_Work instructions_:
Write out exactly the lines of the entries below from the one holding "lining_back();" to the one holding "obj.data.transform(obj.matrix_world)", inclusive, and leave out all other lines.

_Provided material_:
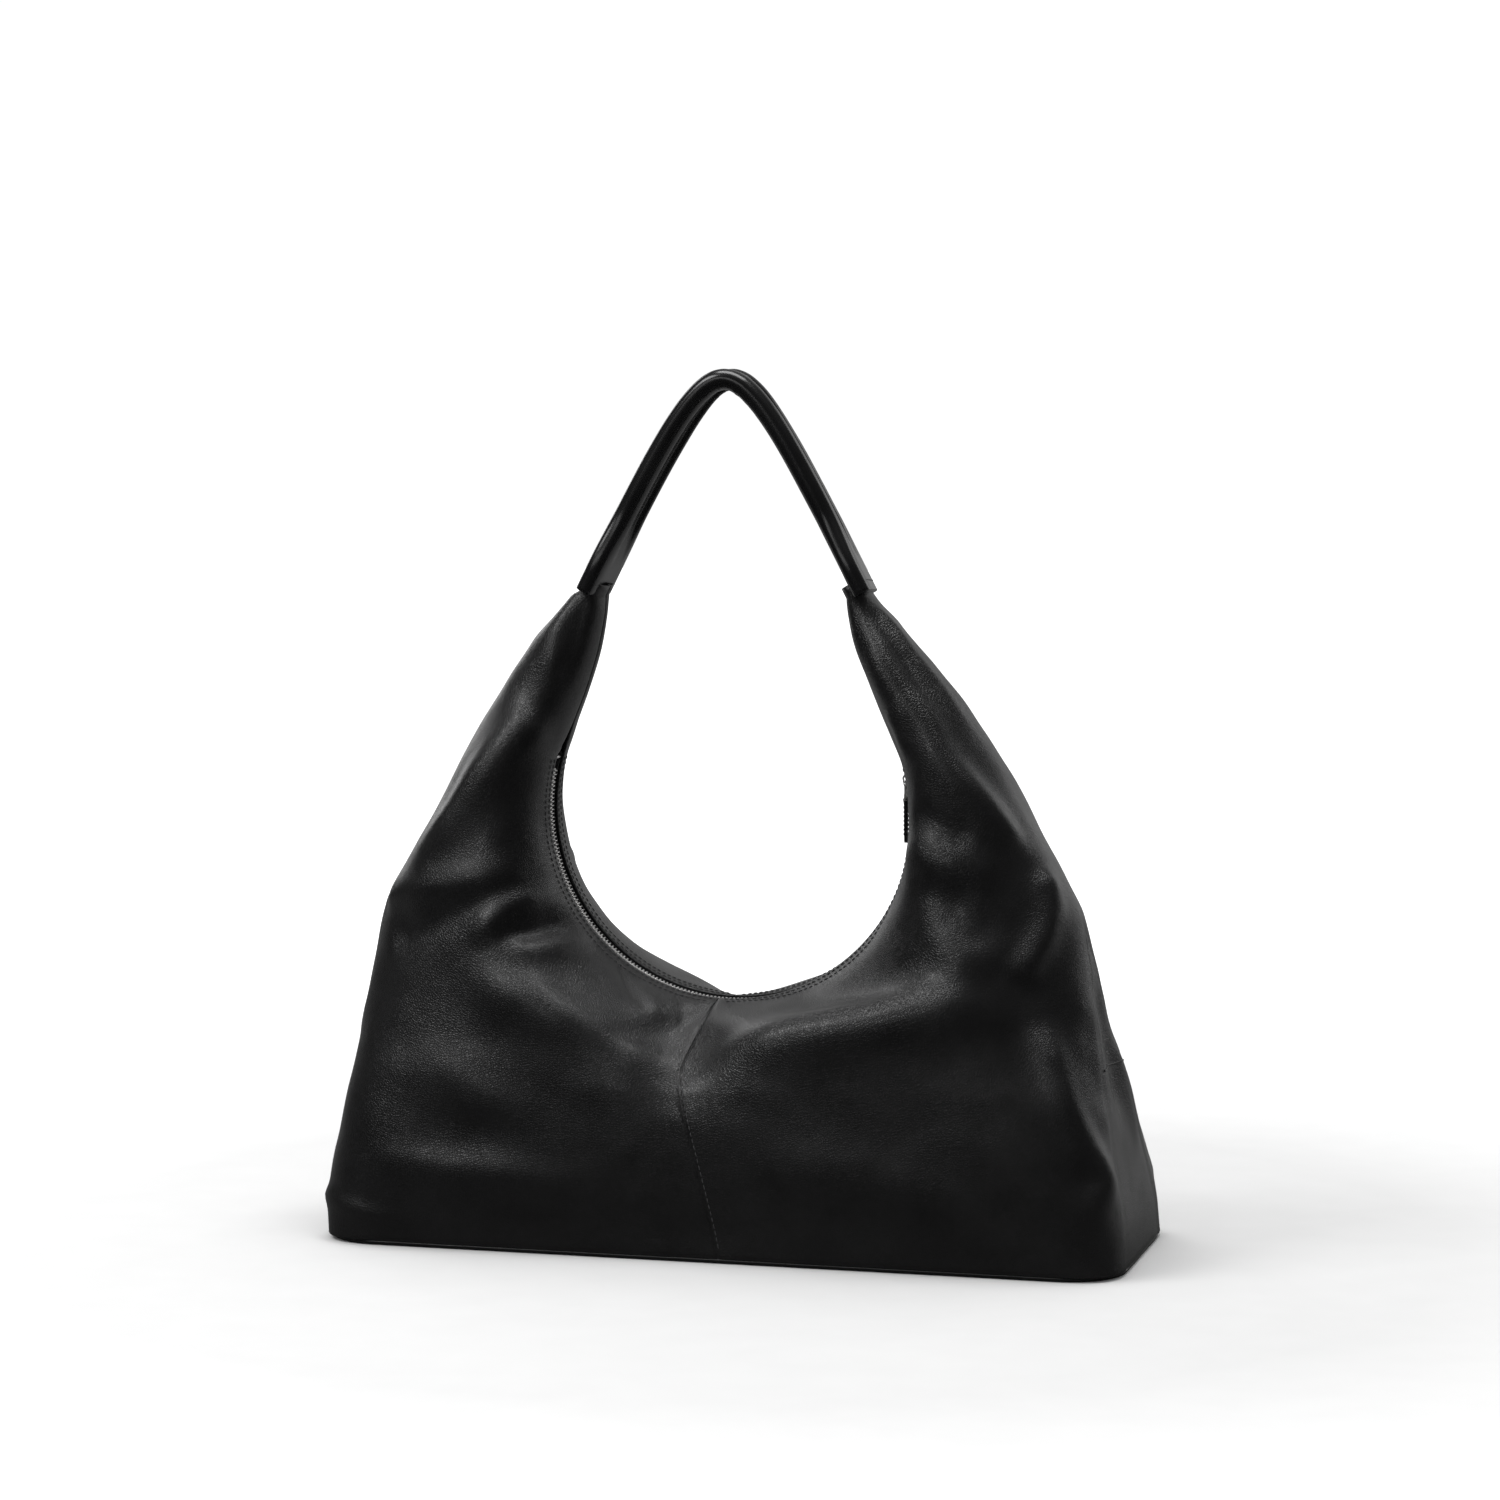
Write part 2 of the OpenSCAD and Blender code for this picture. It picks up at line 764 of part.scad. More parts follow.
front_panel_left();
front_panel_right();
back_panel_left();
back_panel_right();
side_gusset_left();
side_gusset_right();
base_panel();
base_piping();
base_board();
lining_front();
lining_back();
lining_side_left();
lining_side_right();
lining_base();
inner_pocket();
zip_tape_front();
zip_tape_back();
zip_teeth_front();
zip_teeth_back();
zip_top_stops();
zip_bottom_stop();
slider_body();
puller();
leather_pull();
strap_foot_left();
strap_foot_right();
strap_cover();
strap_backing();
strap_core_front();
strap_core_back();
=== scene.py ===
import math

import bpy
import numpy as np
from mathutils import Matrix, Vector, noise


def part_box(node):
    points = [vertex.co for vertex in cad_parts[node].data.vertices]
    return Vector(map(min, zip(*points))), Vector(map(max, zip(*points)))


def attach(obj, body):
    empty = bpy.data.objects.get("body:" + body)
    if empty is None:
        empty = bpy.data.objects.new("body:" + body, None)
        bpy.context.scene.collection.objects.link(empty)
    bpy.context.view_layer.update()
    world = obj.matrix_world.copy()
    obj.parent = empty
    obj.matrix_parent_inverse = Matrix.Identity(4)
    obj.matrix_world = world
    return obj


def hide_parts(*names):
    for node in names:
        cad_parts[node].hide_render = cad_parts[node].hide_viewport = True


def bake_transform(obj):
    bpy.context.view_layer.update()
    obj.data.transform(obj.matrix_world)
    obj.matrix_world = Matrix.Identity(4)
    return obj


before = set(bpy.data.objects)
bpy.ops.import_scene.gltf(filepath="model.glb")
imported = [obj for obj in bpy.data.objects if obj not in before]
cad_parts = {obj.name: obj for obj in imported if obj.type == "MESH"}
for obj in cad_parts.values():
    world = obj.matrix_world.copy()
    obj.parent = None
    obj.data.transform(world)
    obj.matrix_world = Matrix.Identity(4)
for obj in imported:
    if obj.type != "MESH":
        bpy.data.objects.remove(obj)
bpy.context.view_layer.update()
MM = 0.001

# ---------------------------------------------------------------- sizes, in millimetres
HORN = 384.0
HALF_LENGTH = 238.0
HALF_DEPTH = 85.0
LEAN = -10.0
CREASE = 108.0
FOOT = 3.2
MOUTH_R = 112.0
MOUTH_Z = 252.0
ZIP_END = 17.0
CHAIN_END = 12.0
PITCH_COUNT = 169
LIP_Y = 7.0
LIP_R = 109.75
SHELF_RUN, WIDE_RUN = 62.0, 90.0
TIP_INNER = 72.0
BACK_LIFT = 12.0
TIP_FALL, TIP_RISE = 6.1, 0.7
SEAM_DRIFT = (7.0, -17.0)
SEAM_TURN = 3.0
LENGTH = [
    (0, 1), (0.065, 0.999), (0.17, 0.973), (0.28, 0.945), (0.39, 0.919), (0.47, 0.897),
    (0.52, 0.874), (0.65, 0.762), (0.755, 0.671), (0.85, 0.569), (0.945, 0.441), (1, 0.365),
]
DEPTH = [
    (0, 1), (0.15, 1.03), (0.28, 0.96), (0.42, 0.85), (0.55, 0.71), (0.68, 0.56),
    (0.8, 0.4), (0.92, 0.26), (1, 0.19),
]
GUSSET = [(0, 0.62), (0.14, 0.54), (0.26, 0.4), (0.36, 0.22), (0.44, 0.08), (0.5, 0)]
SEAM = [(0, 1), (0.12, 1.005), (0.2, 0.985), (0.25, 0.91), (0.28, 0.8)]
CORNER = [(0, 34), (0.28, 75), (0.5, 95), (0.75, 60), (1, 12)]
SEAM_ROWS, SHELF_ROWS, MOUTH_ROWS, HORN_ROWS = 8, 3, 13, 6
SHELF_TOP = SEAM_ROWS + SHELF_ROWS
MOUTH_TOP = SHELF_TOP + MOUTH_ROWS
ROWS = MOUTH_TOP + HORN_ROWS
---
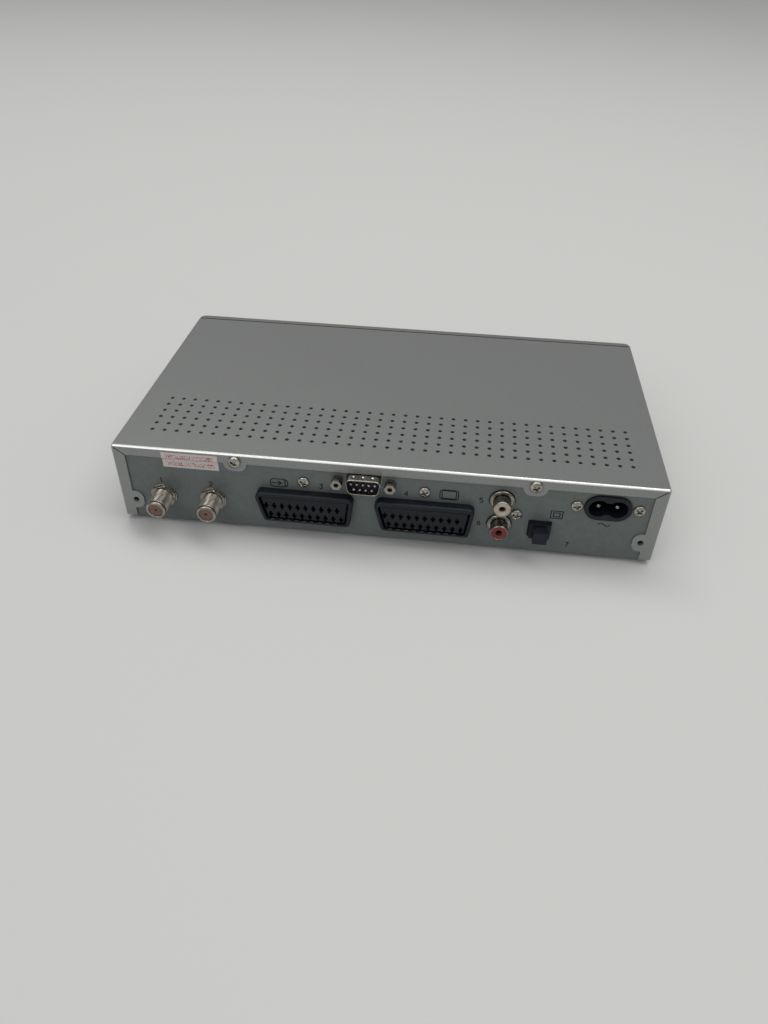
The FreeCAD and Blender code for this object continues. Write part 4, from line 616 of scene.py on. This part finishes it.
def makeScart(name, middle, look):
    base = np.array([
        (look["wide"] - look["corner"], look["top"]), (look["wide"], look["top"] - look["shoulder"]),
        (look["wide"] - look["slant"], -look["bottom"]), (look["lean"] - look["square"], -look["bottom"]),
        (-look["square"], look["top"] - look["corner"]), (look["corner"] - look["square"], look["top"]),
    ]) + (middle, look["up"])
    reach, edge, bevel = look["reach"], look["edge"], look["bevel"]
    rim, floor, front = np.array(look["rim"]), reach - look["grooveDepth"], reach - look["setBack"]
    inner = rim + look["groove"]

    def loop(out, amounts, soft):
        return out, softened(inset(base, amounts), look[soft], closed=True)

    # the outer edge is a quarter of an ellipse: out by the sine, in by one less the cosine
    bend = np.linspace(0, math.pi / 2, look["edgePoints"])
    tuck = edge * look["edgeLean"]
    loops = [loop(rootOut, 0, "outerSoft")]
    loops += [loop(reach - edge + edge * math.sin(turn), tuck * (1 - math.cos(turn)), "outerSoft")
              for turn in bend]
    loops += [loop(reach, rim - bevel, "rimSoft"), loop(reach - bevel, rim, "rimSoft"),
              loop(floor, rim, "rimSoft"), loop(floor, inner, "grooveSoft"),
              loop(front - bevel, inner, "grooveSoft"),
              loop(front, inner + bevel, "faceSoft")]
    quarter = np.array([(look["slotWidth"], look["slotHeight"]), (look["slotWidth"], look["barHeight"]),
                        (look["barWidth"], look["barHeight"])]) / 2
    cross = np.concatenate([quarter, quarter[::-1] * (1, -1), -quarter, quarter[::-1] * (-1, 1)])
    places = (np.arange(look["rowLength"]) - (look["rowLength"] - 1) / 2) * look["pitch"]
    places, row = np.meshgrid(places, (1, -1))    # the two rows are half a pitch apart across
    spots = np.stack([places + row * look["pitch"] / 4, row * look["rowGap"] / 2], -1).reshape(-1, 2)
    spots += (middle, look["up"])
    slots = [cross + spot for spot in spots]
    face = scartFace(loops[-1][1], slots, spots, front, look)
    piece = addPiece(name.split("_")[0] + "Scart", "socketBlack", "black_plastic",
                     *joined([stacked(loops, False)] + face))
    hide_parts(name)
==
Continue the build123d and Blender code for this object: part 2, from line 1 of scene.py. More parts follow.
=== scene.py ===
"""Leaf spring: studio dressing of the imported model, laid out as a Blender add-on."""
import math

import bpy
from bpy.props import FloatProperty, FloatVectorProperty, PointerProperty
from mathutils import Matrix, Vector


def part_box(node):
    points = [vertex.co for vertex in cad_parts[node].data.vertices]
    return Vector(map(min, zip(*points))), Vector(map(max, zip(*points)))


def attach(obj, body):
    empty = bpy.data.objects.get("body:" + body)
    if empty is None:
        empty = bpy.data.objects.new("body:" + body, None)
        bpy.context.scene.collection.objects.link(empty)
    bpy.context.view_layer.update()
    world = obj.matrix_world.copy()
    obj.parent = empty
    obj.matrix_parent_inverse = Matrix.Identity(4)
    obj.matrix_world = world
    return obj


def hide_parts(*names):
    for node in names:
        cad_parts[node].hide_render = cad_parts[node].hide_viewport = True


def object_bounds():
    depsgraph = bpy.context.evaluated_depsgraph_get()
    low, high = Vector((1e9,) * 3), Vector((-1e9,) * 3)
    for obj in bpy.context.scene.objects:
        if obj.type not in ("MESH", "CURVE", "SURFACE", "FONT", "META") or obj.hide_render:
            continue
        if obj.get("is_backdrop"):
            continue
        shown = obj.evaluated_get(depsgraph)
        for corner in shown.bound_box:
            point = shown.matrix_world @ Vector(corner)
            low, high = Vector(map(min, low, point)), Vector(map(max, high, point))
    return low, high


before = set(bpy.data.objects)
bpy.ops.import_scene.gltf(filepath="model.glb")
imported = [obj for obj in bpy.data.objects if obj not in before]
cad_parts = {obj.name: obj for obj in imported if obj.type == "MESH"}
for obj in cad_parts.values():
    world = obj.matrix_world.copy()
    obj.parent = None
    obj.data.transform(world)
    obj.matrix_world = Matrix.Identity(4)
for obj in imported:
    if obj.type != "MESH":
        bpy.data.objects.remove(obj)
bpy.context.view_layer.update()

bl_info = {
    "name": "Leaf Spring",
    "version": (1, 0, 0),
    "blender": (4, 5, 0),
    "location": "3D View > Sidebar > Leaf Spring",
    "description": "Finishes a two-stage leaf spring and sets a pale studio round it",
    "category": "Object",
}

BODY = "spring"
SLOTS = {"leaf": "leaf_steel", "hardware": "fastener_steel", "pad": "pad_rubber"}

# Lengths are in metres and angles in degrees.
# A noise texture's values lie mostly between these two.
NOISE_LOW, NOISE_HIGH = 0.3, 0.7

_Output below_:
lining_back();
lining_side_left();
lining_side_right();
lining_base();
inner_pocket();
zip_tape_front();
zip_tape_back();
zip_teeth_front();
zip_teeth_back();
zip_top_stops();
zip_bottom_stop();
slider_body();
puller();
leather_pull();
strap_foot_left();
strap_foot_right();
strap_cover();
strap_backing();
strap_core_front();
strap_core_back();
=== scene.py ===
import math

import bpy
import numpy as np
from mathutils import Matrix, Vector, noise


def part_box(node):
    points = [vertex.co for vertex in cad_parts[node].data.vertices]
    return Vector(map(min, zip(*points))), Vector(map(max, zip(*points)))


def attach(obj, body):
    empty = bpy.data.objects.get("body:" + body)
    if empty is None:
        empty = bpy.data.objects.new("body:" + body, None)
        bpy.context.scene.collection.objects.link(empty)
    bpy.context.view_layer.update()
    world = obj.matrix_world.copy()
    obj.parent = empty
    obj.matrix_parent_inverse = Matrix.Identity(4)
    obj.matrix_world = world
    return obj


def hide_parts(*names):
    for node in names:
        cad_parts[node].hide_render = cad_parts[node].hide_viewport = True


def bake_transform(obj):
    bpy.context.view_layer.update()
    obj.data.transform(obj.matrix_world)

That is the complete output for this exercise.